_WHAT IS REQUIRED_
Give every entry again, word for word.

━━━━━ PROVIDED ENTRIES ━━━━━

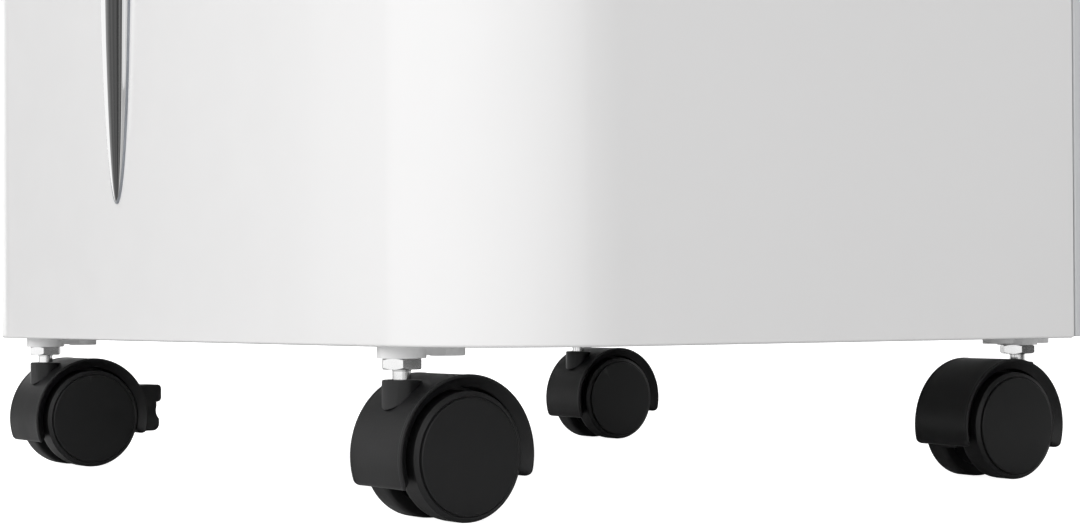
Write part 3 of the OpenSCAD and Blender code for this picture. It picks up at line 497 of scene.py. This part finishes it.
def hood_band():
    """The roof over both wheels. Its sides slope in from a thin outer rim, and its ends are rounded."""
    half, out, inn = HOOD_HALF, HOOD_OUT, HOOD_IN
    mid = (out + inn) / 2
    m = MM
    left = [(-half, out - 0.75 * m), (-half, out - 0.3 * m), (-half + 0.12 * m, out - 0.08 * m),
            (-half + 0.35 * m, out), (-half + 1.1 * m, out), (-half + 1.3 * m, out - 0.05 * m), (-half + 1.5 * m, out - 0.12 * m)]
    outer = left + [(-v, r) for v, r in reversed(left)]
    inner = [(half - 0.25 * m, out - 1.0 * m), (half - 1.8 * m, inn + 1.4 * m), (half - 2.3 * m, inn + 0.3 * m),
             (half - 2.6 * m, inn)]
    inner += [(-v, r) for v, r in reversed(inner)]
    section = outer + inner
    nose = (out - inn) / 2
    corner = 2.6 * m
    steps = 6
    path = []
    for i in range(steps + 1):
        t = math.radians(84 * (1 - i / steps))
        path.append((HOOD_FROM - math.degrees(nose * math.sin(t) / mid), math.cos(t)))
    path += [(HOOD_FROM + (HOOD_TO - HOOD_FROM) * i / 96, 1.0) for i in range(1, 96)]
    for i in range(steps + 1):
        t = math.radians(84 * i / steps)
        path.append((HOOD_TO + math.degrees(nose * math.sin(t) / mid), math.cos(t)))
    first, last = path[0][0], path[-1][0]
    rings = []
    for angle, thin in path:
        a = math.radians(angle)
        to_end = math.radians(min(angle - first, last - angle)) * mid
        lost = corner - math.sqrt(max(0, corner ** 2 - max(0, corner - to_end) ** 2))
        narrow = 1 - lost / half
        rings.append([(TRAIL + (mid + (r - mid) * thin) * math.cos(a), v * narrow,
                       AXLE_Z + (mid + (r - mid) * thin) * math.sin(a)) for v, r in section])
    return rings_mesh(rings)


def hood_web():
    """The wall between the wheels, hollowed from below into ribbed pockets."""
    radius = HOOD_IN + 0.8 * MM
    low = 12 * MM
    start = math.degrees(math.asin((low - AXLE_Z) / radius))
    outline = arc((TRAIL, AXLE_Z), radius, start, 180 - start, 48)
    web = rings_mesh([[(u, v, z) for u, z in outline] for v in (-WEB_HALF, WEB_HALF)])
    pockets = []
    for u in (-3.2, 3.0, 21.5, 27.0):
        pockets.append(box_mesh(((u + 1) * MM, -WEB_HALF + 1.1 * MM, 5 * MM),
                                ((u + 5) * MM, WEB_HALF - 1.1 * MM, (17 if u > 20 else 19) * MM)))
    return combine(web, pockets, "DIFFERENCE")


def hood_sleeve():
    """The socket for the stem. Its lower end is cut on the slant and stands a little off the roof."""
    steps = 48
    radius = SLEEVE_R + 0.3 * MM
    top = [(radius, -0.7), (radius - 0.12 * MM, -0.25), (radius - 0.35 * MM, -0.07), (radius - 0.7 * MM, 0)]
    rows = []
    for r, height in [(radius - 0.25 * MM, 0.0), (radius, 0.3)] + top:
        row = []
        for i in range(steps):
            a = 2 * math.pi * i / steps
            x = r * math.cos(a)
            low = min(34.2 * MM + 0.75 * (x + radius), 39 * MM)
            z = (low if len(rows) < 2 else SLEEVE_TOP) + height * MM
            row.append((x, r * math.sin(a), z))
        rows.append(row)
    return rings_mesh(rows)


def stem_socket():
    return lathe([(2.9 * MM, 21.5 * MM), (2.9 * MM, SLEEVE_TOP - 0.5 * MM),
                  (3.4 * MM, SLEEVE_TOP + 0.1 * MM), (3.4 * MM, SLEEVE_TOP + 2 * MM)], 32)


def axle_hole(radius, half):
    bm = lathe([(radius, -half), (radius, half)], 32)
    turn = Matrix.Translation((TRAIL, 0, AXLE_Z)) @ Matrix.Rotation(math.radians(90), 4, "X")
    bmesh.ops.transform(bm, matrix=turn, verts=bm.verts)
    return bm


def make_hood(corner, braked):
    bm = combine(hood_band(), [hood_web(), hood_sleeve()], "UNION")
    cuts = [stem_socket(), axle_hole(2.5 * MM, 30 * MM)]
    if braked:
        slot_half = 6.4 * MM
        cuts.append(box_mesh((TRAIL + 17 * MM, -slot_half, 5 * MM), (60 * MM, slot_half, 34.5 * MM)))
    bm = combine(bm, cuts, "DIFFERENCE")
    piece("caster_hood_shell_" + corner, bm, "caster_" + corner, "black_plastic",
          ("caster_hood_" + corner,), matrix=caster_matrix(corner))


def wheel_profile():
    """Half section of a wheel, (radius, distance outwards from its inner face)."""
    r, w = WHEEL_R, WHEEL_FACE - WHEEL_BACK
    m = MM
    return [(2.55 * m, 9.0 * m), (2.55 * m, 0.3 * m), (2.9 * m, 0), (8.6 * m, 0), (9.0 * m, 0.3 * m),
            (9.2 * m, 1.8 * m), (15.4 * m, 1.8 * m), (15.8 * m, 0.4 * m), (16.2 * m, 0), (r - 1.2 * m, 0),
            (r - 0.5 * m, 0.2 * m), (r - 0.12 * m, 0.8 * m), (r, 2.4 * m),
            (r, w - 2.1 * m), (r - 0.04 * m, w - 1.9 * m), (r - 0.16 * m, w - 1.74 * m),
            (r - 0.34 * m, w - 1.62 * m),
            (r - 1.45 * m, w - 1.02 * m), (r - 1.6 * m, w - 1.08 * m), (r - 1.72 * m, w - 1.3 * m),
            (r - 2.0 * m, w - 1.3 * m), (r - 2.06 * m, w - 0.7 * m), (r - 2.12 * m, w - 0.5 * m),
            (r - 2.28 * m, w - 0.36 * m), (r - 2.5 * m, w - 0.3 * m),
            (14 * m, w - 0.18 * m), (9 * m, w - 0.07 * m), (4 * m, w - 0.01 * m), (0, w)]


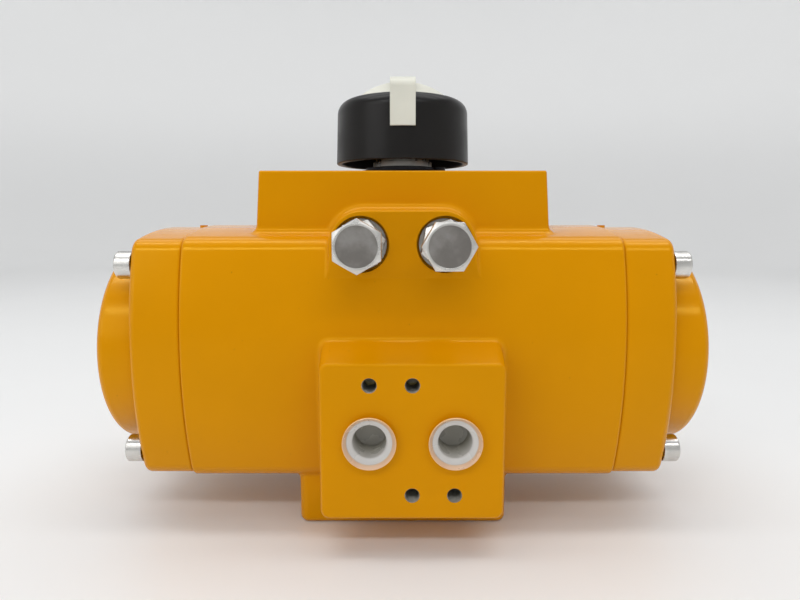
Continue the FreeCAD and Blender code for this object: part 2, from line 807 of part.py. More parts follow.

━━━━━

_TASK RESULT_
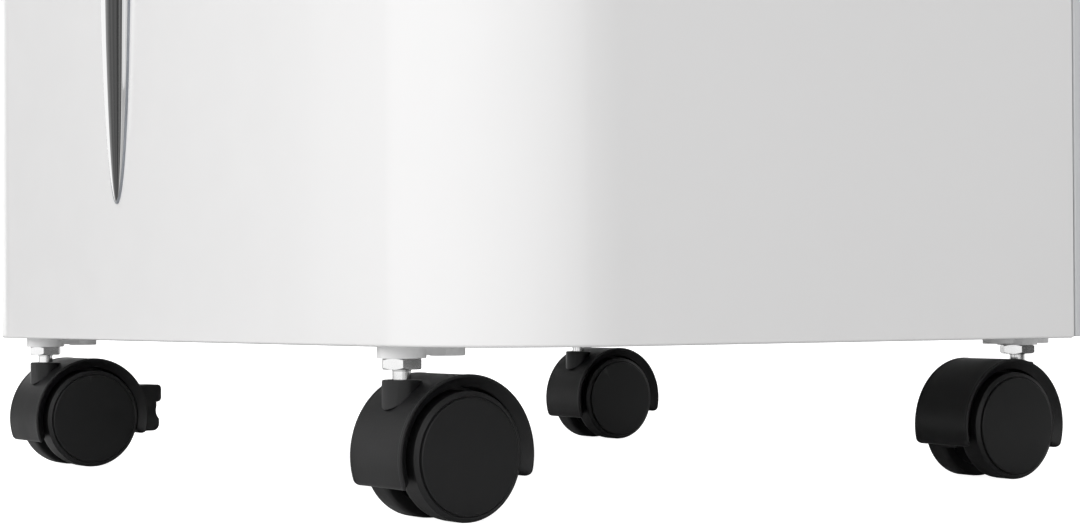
Write part 3 of the OpenSCAD and Blender code for this picture. It picks up at line 497 of scene.py. This part finishes it.
def hood_band():
    """The roof over both wheels. Its sides slope in from a thin outer rim, and its ends are rounded."""
    half, out, inn = HOOD_HALF, HOOD_OUT, HOOD_IN
    mid = (out + inn) / 2
    m = MM
    left = [(-half, out - 0.75 * m), (-half, out - 0.3 * m), (-half + 0.12 * m, out - 0.08 * m),
            (-half + 0.35 * m, out), (-half + 1.1 * m, out), (-half + 1.3 * m, out - 0.05 * m), (-half + 1.5 * m, out - 0.12 * m)]
    outer = left + [(-v, r) for v, r in reversed(left)]
    inner = [(half - 0.25 * m, out - 1.0 * m), (half - 1.8 * m, inn + 1.4 * m), (half - 2.3 * m, inn + 0.3 * m),
             (half - 2.6 * m, inn)]
    inner += [(-v, r) for v, r in reversed(inner)]
    section = outer + inner
    nose = (out - inn) / 2
    corner = 2.6 * m
    steps = 6
    path = []
    for i in range(steps + 1):
        t = math.radians(84 * (1 - i / steps))
        path.append((HOOD_FROM - math.degrees(nose * math.sin(t) / mid), math.cos(t)))
    path += [(HOOD_FROM + (HOOD_TO - HOOD_FROM) * i / 96, 1.0) for i in range(1, 96)]
    for i in range(steps + 1):
        t = math.radians(84 * i / steps)
        path.append((HOOD_TO + math.degrees(nose * math.sin(t) / mid), math.cos(t)))
    first, last = path[0][0], path[-1][0]
    rings = []
    for angle, thin in path:
        a = math.radians(angle)
        to_end = math.radians(min(angle - first, last - angle)) * mid
        lost = corner - math.sqrt(max(0, corner ** 2 - max(0, corner - to_end) ** 2))
        narrow = 1 - lost / half
        rings.append([(TRAIL + (mid + (r - mid) * thin) * math.cos(a), v * narrow,
                       AXLE_Z + (mid + (r - mid) * thin) * math.sin(a)) for v, r in section])
    return rings_mesh(rings)


def hood_web():
    """The wall between the wheels, hollowed from below into ribbed pockets."""
    radius = HOOD_IN + 0.8 * MM
    low = 12 * MM
    start = math.degrees(math.asin((low - AXLE_Z) / radius))
    outline = arc((TRAIL, AXLE_Z), radius, start, 180 - start, 48)
    web = rings_mesh([[(u, v, z) for u, z in outline] for v in (-WEB_HALF, WEB_HALF)])
    pockets = []
    for u in (-3.2, 3.0, 21.5, 27.0):
        pockets.append(box_mesh(((u + 1) * MM, -WEB_HALF + 1.1 * MM, 5 * MM),
                                ((u + 5) * MM, WEB_HALF - 1.1 * MM, (17 if u > 20 else 19) * MM)))
    return combine(web, pockets, "DIFFERENCE")


def hood_sleeve():
    """The socket for the stem. Its lower end is cut on the slant and stands a little off the roof."""
    steps = 48
    radius = SLEEVE_R + 0.3 * MM
    top = [(radius, -0.7), (radius - 0.12 * MM, -0.25), (radius - 0.35 * MM, -0.07), (radius - 0.7 * MM, 0)]
    rows = []
    for r, height in [(radius - 0.25 * MM, 0.0), (radius, 0.3)] + top:
        row = []
        for i in range(steps):
            a = 2 * math.pi * i / steps
            x = r * math.cos(a)
            low = min(34.2 * MM + 0.75 * (x + radius), 39 * MM)
            z = (low if len(rows) < 2 else SLEEVE_TOP) + height * MM
            row.append((x, r * math.sin(a), z))
        rows.append(row)
    return rings_mesh(rows)


def stem_socket():
    return lathe([(2.9 * MM, 21.5 * MM), (2.9 * MM, SLEEVE_TOP - 0.5 * MM),
                  (3.4 * MM, SLEEVE_TOP + 0.1 * MM), (3.4 * MM, SLEEVE_TOP + 2 * MM)], 32)


def axle_hole(radius, half):
    bm = lathe([(radius, -half), (radius, half)], 32)
    turn = Matrix.Translation((TRAIL, 0, AXLE_Z)) @ Matrix.Rotation(math.radians(90), 4, "X")
    bmesh.ops.transform(bm, matrix=turn, verts=bm.verts)
    return bm


def make_hood(corner, braked):
    bm = combine(hood_band(), [hood_web(), hood_sleeve()], "UNION")
    cuts = [stem_socket(), axle_hole(2.5 * MM, 30 * MM)]
    if braked:
        slot_half = 6.4 * MM
        cuts.append(box_mesh((TRAIL + 17 * MM, -slot_half, 5 * MM), (60 * MM, slot_half, 34.5 * MM)))
    bm = combine(bm, cuts, "DIFFERENCE")
    piece("caster_hood_shell_" + corner, bm, "caster_" + corner, "black_plastic",
          ("caster_hood_" + corner,), matrix=caster_matrix(corner))


def wheel_profile():
    """Half section of a wheel, (radius, distance outwards from its inner face)."""
    r, w = WHEEL_R, WHEEL_FACE - WHEEL_BACK
    m = MM
    return [(2.55 * m, 9.0 * m), (2.55 * m, 0.3 * m), (2.9 * m, 0), (8.6 * m, 0), (9.0 * m, 0.3 * m),
            (9.2 * m, 1.8 * m), (15.4 * m, 1.8 * m), (15.8 * m, 0.4 * m), (16.2 * m, 0), (r - 1.2 * m, 0),
            (r - 0.5 * m, 0.2 * m), (r - 0.12 * m, 0.8 * m), (r, 2.4 * m),
            (r, w - 2.1 * m), (r - 0.04 * m, w - 1.9 * m), (r - 0.16 * m, w - 1.74 * m),
            (r - 0.34 * m, w - 1.62 * m),
            (r - 1.45 * m, w - 1.02 * m), (r - 1.6 * m, w - 1.08 * m), (r - 1.72 * m, w - 1.3 * m),
            (r - 2.0 * m, w - 1.3 * m), (r - 2.06 * m, w - 0.7 * m), (r - 2.12 * m, w - 0.5 * m),
            (r - 2.28 * m, w - 0.36 * m), (r - 2.5 * m, w - 0.3 * m),
            (14 * m, w - 0.18 * m), (9 * m, w - 0.07 * m), (4 * m, w - 0.01 * m), (0, w)]


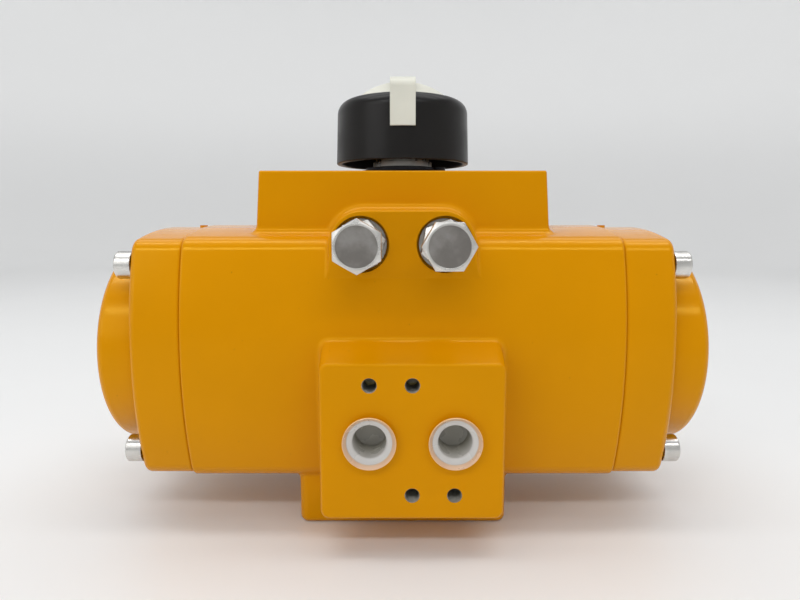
Continue the FreeCAD and Blender code for this object: part 2, from line 807 of part.py. More parts follow.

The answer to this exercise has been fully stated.